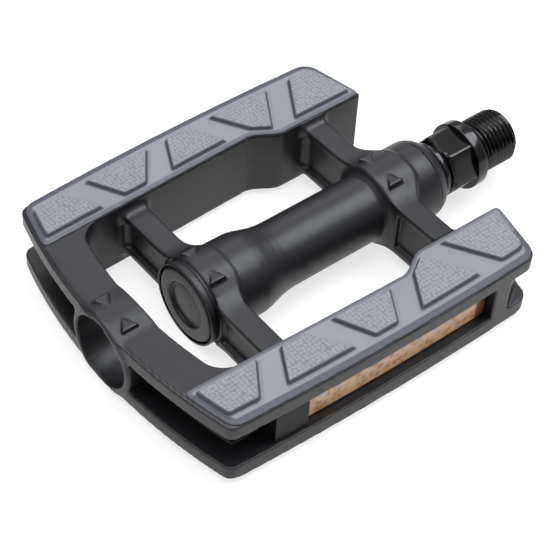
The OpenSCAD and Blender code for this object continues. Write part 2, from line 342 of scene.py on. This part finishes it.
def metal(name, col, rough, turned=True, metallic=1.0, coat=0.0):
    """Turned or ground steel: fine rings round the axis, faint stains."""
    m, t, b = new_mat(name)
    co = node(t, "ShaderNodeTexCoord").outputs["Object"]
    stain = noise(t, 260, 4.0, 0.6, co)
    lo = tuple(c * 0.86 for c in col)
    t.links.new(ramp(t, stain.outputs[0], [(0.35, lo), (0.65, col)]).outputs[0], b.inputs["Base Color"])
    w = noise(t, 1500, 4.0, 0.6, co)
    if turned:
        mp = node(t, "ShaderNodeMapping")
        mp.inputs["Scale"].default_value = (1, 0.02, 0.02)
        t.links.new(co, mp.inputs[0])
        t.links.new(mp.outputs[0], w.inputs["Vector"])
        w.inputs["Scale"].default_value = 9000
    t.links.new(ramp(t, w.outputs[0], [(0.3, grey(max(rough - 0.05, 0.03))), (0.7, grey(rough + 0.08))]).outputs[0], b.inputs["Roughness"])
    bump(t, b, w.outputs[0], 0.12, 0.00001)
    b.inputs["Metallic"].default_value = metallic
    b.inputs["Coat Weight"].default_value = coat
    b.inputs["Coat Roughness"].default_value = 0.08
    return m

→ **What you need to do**
Copy all of the material word for word.

→ **Response for this exercise**
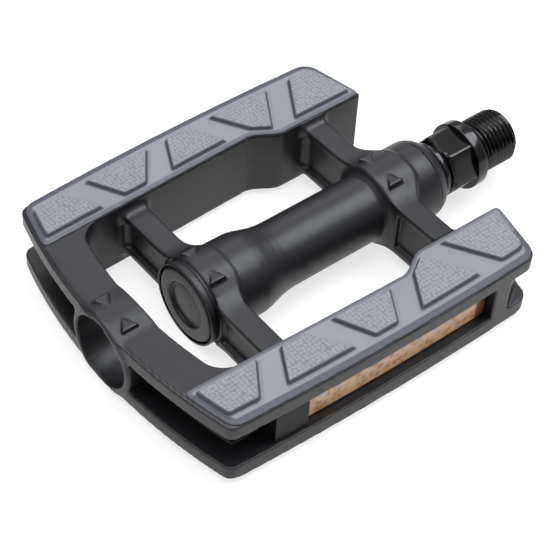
The OpenSCAD and Blender code for this object continues. Write part 2, from line 342 of scene.py on. This part finishes it.
def metal(name, col, rough, turned=True, metallic=1.0, coat=0.0):
    """Turned or ground steel: fine rings round the axis, faint stains."""
    m, t, b = new_mat(name)
    co = node(t, "ShaderNodeTexCoord").outputs["Object"]
    stain = noise(t, 260, 4.0, 0.6, co)
    lo = tuple(c * 0.86 for c in col)
    t.links.new(ramp(t, stain.outputs[0], [(0.35, lo), (0.65, col)]).outputs[0], b.inputs["Base Color"])
    w = noise(t, 1500, 4.0, 0.6, co)
    if turned:
        mp = node(t, "ShaderNodeMapping")
        mp.inputs["Scale"].default_value = (1, 0.02, 0.02)
        t.links.new(co, mp.inputs[0])
        t.links.new(mp.outputs[0], w.inputs["Vector"])
        w.inputs["Scale"].default_value = 9000
    t.links.new(ramp(t, w.outputs[0], [(0.3, grey(max(rough - 0.05, 0.03))), (0.7, grey(rough + 0.08))]).outputs[0], b.inputs["Roughness"])
    bump(t, b, w.outputs[0], 0.12, 0.00001)
    b.inputs["Metallic"].default_value = metallic
    b.inputs["Coat Weight"].default_value = coat
    b.inputs["Coat Roughness"].default_value = 0.08
    return m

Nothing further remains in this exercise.